At one point, I climbed onto one of the elevated platforms, enclosed by steel bars like a loose cage. Warm light fell directly onto me as I danced with my eyes closed, black and bright yellow flashes bleeding through my eyelids, altering how I perceived color and space. When I finally opened my eyes, slightly dizzy, I was met with something quietly overwhelming: people moving free of all judgement, liberated to their cores. I stopped dancing for a moment, just to let the emotion sink in with the almost involuntary smile of joy on my face.
Eventually, I stepped out to rest and went to the bar next to Horoom. The space opened up dramatically. Leather benches arranged in a wide U-shape, an orange-lit bar at the far end, surrounded by black walls. The space felt decadent in a restrained way, industrial but still softened by the orange warmth.
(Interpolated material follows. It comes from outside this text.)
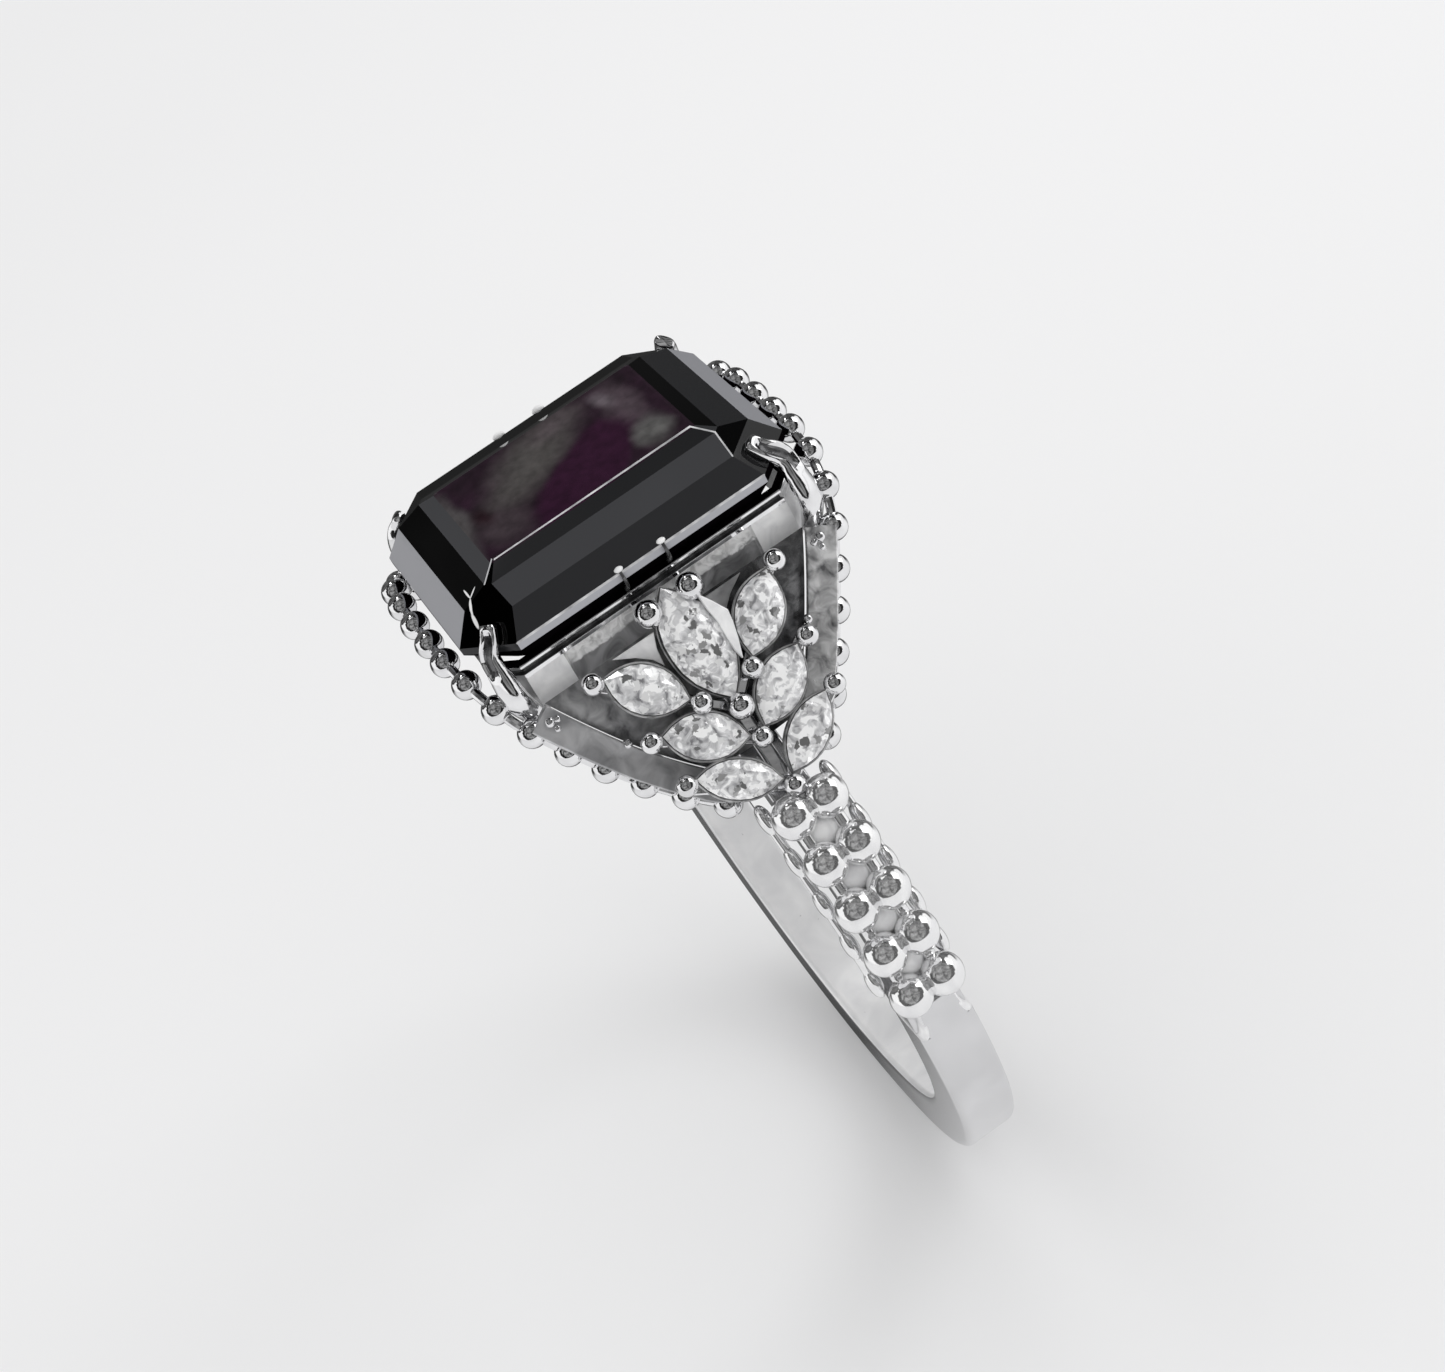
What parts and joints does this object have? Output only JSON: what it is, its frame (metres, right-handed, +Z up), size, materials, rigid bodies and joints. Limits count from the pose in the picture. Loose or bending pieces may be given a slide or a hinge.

After sitting for a while and talking with friends, we went back in. Dancing resumed, alone and together, drifting between bodies without friction. Despite the absence of phone stickers, no one took out their phones. No one talked on the dancefloor. It felt like an unspoken agreement, a shared understanding that privacy, presence, and the experience itself were to be respected. It gave me a quiet sense of pride. I rarely see this kind of collective awareness in Paris, and its absence there sometimes pulls my pretentious thoughts back to Georgia, where this kind of agreement seems to surface naturally.
© Daro Sulakauri
As the hours passed, we eventually had to leave. I still regret not staying until the end, until the lights came up and morning made itself visible. But my body was exhausted. Outside, waiting for a taxi, we saw two men leave just ahead of us, one Georgian, the other clearly a foreigner. The foreigner wrapped his arms around and almost kissed the Georgian one, who gently pulled away and said, “Don’t hug me like that. This isn’t Europe. This is Georgia. We don’t do that outside.”
Out of the club, the violent reality hit me. Just a few words exchanged, a gesture interrupted, and the city returned all at once. The boundary between inside and outside reasserted itself immediately. The contrast was immediate, sobering, and impossible to ignore. Bassiani closed behind us, and Tbilisi, in all its unresolved tensions, stepped forward again.